** Start of Task input **
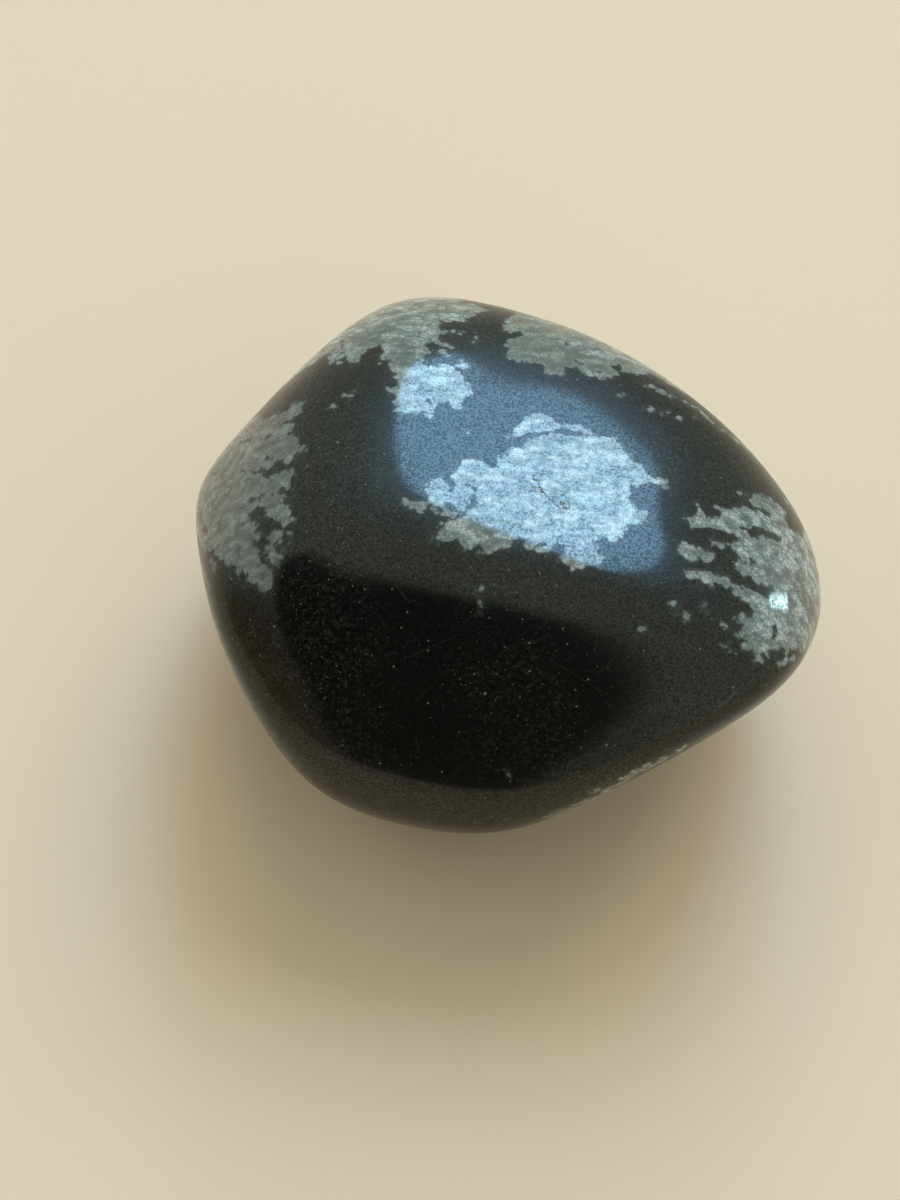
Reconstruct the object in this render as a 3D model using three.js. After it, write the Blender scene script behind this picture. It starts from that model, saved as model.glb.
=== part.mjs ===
// Snowflake obsidian: one tumbled and polished pebble of black volcanic glass.
// Millimetres, +Z up. The stone rests on its flat underside at z = 0, and the origin
// is on that face, under the middle of the stone's bounding box.
// The pebble is a ball worn into broad faces. Each face is a plane at its own distance
// from the middle of the stone, and the planes are blended into round shoulders.

import * as THREE from 'three';
import { mergeVertices } from 'three/addons/utils/BufferGeometryUtils.js';

// Height of the middle of the stone above the resting face
const MIDDLE_HEIGHT = 13.5;

// How tightly two worn faces turn into each other: a higher number gives a sharper shoulder
const SHOULDER_SHARPNESS = 11.5;

// Worn faces: the compass angle and the rise of the outward direction in degrees
// (azimuth 0 is +X, 90 is +Y), and the distance of the face from the middle of the stone
const WORN_FACES = {
  top: { azimuth: 30, elevation: 84, distance: 14.0 },
  base: { azimuth: 0, elevation: -90, distance: 13.7 },
  front: { azimuth: -98, elevation: 46, distance: 17.4 },
  near: { azimuth: -100, elevation: 10, distance: 22.2 },
  back: { azimuth: 95, elevation: -2, distance: 20.2 },
  backSlope: { azimuth: 100, elevation: 60, distance: 18.2 },
  leftSlope: { azimuth: 172, elevation: 52, distance: 20.0 },
  rightSlope: { azimuth: 0, elevation: 50, distance: 19.2 },
  underBack: { azimuth: 100, elevation: -45, distance: 17.8 },
  underLeft: { azimuth: 185, elevation: -50, distance: 18.8 },
  underRight: { azimuth: 5, elevation: -52, distance: 17.8 },
  upperLeft: { azimuth: 140, elevation: 22, distance: 19.8 },
  farRight: { azimuth: 68, elevation: 30, distance: 17.4 },
  rightShoulder: { azimuth: 42, elevation: 20, distance: 16.6 },
  rightEnd: { azimuth: 12, elevation: 8, distance: 21.9 },
  rightCorner: { azimuth: -12, elevation: -6, distance: 21.8 },
  lowerRight: { azimuth: -54, elevation: -28, distance: 15.6 },
  underFront: { azimuth: -101, elevation: -33, distance: 18.4 },
  bottomLeft: { azimuth: -140, elevation: -22, distance: 21.4 },
  lowerLeft: { azimuth: -162, elevation: -14, distance: 18.9 },
};

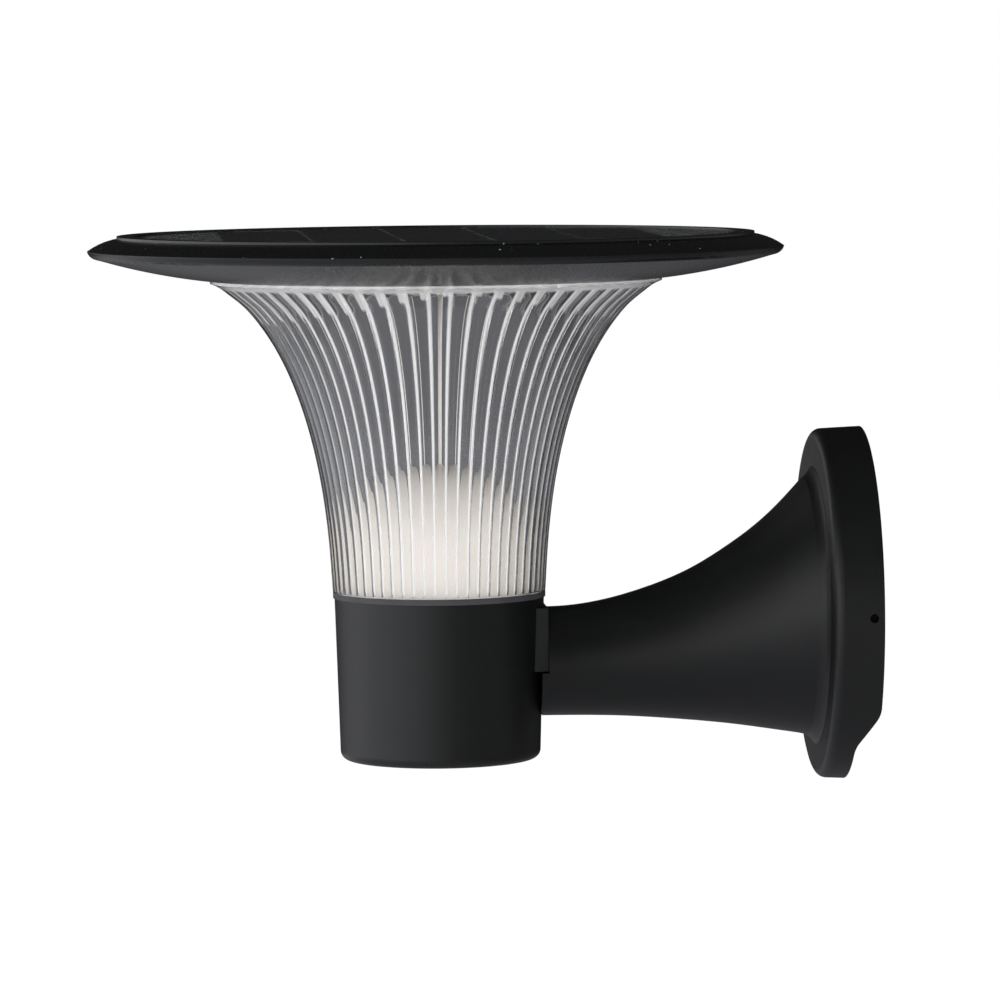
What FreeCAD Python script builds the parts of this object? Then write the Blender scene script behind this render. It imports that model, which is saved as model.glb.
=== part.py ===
# Solar wall light: a saucer head with a round solar panel, a fluted trumpet lens over an opal dome,
# a cup with the battery and switch, a trumpet-shaped arm and a round wall plate on a strip bracket.
# Origin: the wall plate's centre on the wall. +X runs out of the lamp into the wall, +Z is up.
import FreeCAD, Part
import math
import os

import Sketcher

Vector = FreeCAD.Vector
Rotation = FreeCAD.Rotation

# Driving sizes in millimetres
SIZES = {
    # Places
    "reach": 159.3,  # wall to the lamp's axis
    "rise": 4.7,  # cup's rim above the wall plate's centre
    "play": 0.3,  # between facing pieces
    "fit": 0.1,  # round a screw in its pilot hole
    "overrun": 1.0,  # of a cut past its solid
    # Wall plate
    "plate_radius": 66.5,
    "plate_face_radius": 65.7,
    "plate_depth": 18.0,
    "plate_edge": 3.5,  # rounding of the front corner
    "plate_wall": 2.5,
    "relief_depth": 8.0,  # of the relief in the rim's rear edge
    "relief_start": 37.0,  # its start below the centre, at the wall
    "relief_slope": 13.4,  # height over which it reaches its depth
    "plate_screw_ring": 30.0,
    # Strip bracket
    "strip_width": 24.0,
    "strip_thickness": 1.5,
    "strip_bend": 0.5,  # inner radius of its two bends
    "tab_length": 9.0,
    "slot_spacing": 70.0,
    "slot_width": 5.0,
    "slot_length": 12.0,
    "grub_inset": 3.8,  # side screw's axis in front of the wall
    "grub_diameter": 3.0,
    "grub_length": 6.0,
    # Arm
    "arm_root_radius": 52.3,
    "arm_tip_radius": 20.5,
    "arm_root_drop": 0.8,  # lip's centre below the plate's
    "arm_tip_drop": 20.3,
    "arm_wall": 2.5,
    "arm_end_wall": 3.0,
    "arm_boss_radius": 4.4,
    "arm_boss_length": 11.0,
    "arm_tongue": 2.6,  # reach of its lower half past the pad
    "arm_screw_spread": 9.0,
    "arm_screw_drop": 20.2,  # below the cup's rim
    # Cup
    "cup_height": 61.0,
    "cup_radius": 39.3,
    "cup_foot_radius": 37.5,
    "cup_edge": 3.4,
    "cup_wall": 2.6,
    "cup_floor": 2.4,
    "pad_reach": 39.7,  # saddle pad's face from the lamp's axis
    "pad_width": 34.6,
    "pad_height": 23.8,
    "pad_drop": 3.6,  # below the rim
    "ledge_drop": 4.5,
    "ledge_thickness": 2.5,
    "ledge_bore": 26.0,
    "post_length": 5.0,
    "post_radius": 3.0,
    "post_ring": 28.6,
    # Bottom cover and its switch
    "cover_radius": 31.0,
    "cover_thickness": 2.4,
    "cover_ledge": 2.2,
    "cover_seal_thickness": 0.8,
    "cover_seal_width": 1.5,
    "cover_screw_ring": 27.2,
    "cover_boss_radius": 3.6,
    "cover_boss_length": 6.0,
    "button_radius": 5.0,
    "button_proud": 1.5,
    "button_travel": 1.5,
    "button_play": 0.15,
    "button_flange": 0.9,  # step from the cap to its flange
    "button_flange_thickness": 1.2,
    "guide_wall": 1.6,
    "stop_gap": 0.1,
    "plunger_radius": 1.6,
    "plunger_length": 6.0,
    "switch_width": 14.0,
    "switch_height": 7.5,
    "switch_gap": 0.5,
    "switch_board_width": 18.0,
    # Battery and boards
    "cell_radius": 9.2,
    "cell_length": 50.0,
    "cell_button_radius": 3.0,
    "cell_button_height": 1.2,
    "holder_wall": 1.4,
    "holder_gap": 2.5,
    "contact_thickness": 0.5,
    "holder_post_radius": 2.5,
    "holder_post_x": 7.0,
    "holder_post_y": 19.0,
    "board_thickness": 1.6,
    "board_radius": 32.0,
    # Light source
    "tray_thickness": 2.0,
    "led_board_radius": 26.0,
    "led_width": 2.8,
    "led_length": 3.5,
    "led_height": 0.8,
    "led_outer_ring": 21.5,
    "led_inner_ring": 12.0,
    "dome_radius": 34.0,
    "dome_waist": 18.0,  # straight part above its foot
    "dome_cap": 32.7,  # height of its rounded cap
    "dome_wall": 1.5,
    "lead_diameter": 2.9,
    "lead_hole": 5.2,
    # Lens
    "lens_height": 118.1,
    "lens_foot_radius": 39.9,
    "lens_neck_radius": 84.4,
    "lens_wall": 2.4,
    "lens_foot_band": 2.7,  # smooth ring under the ribs
    "lens_flange_rise": 3.4,
    "crown_land": 2.0,  # smooth ring above the ribs
    "neck_ear_radius": 2.8,  # round the lens's screw holes
    "lens_spigot_wall": 2.0,
    "lens_inner_flange": 1.8,  # thickness of the ring held down by the tray
    "rib_land": 0.4,  # between the bores at both ends and the ribs' valleys
    "foot_seal_width": 1.0,
    # Head
    "head_radius": 130.0,
    "rim_rise": 12.5,  # parting line above the lens's neck
    "tip_drop": 3.0,  # rounded tip below the parting line
    "tip_width": 3.5,
    "neck_lift": 1.1,  # shell's lower corner above the neck
    "shell_wall": 2.5,
    "shell_floor": 2.2,
    "neck_seal_thickness": 0.8,
    "neck_seal_width": 1.6,
    "neck_screw_inset": 3.9,
    "socket_wall": 2.6,
    "land_width": 8.0,
    "shell_seal_width": 2.0,
    "shell_seal_height": 1.0,
    "crown_width": 11.0,  # from the rim to the raised ring
    "ring_rise": 5.5,  # ring's top above the parting line
    "ring_step": 1.0,
    "bezel_width": 6.7,  # raised ring's flat top
    "glass_thickness": 3.0,
    "glass_recess": 0.5,
    "seat_width": 9.0,
    "seat_thickness": 2.6,
    "cell_thickness": 0.4,
    "cell_column": 31.0,
    "cell_gap": 1.4,
    "cell_margin": 5.0,
    "shell_boss_sink": 1.2,  # under its pilot hole
    "shell_boss_radius": 3.8,
    "terminal_width": 16.0,
    "terminal_height": 4.6,
    "grommet_radius": 5.6,
    "grommet_lip": 1.0,
    # Screws
    "small_screw_radius": 1.3,
    "small_head_radius": 2.5,
    "small_head_height": 1.5,
    "arm_screw_radius": 2.0,
    "arm_head_radius": 3.4,
    "arm_head_height": 2.4,
}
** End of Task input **
## Written exercise
Reproduce only the lines from the top of the material through the one bearing "const MIDDLE_HEIGHT = 13.5;", each exactly as it stands.

## Answer to this task
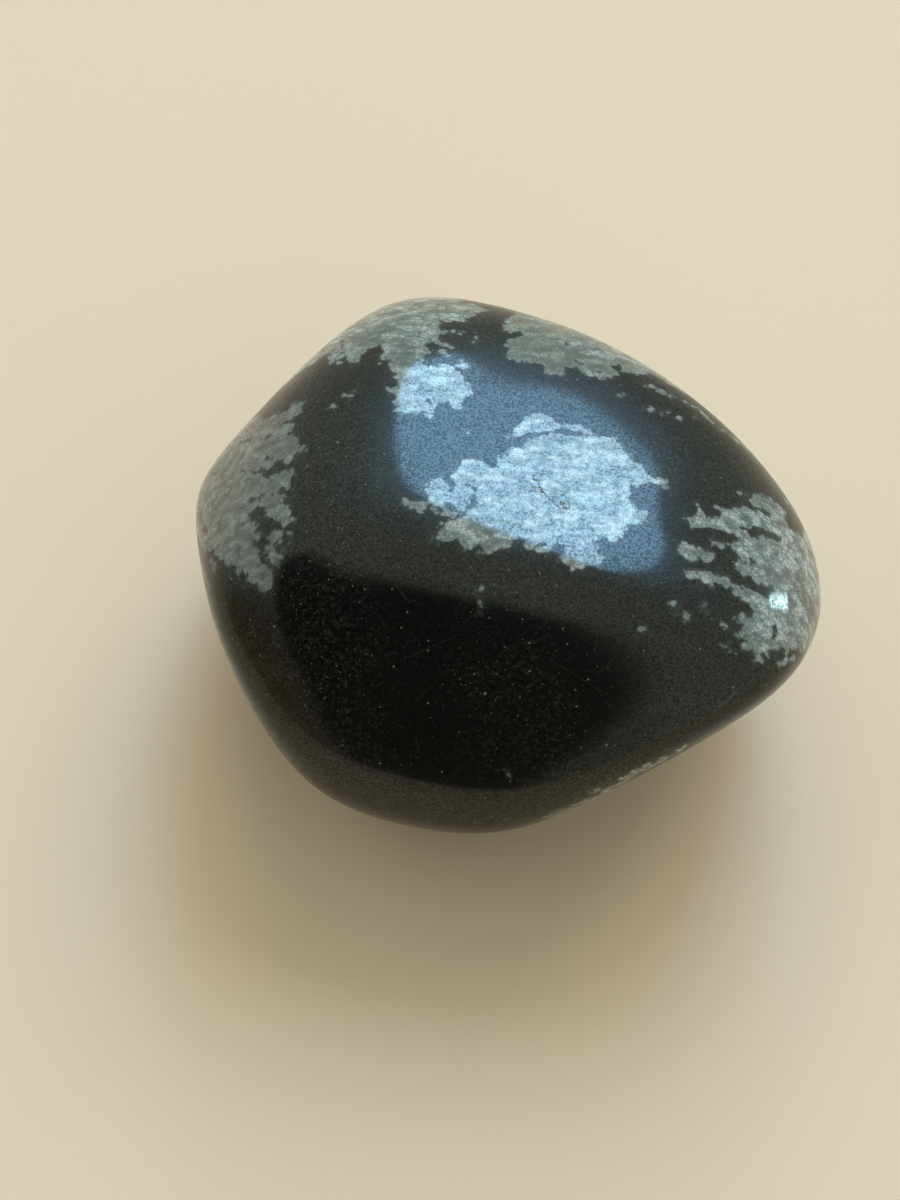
Reconstruct the object in this render as a 3D model using three.js. After it, write the Blender scene script behind this picture. It starts from that model, saved as model.glb.
=== part.mjs ===
// Snowflake obsidian: one tumbled and polished pebble of black volcanic glass.
// Millimetres, +Z up. The stone rests on its flat underside at z = 0, and the origin
// is on that face, under the middle of the stone's bounding box.
// The pebble is a ball worn into broad faces. Each face is a plane at its own distance
// from the middle of the stone, and the planes are blended into round shoulders.

import * as THREE from 'three';
import { mergeVertices } from 'three/addons/utils/BufferGeometryUtils.js';

// Height of the middle of the stone above the resting face
const MIDDLE_HEIGHT = 13.5;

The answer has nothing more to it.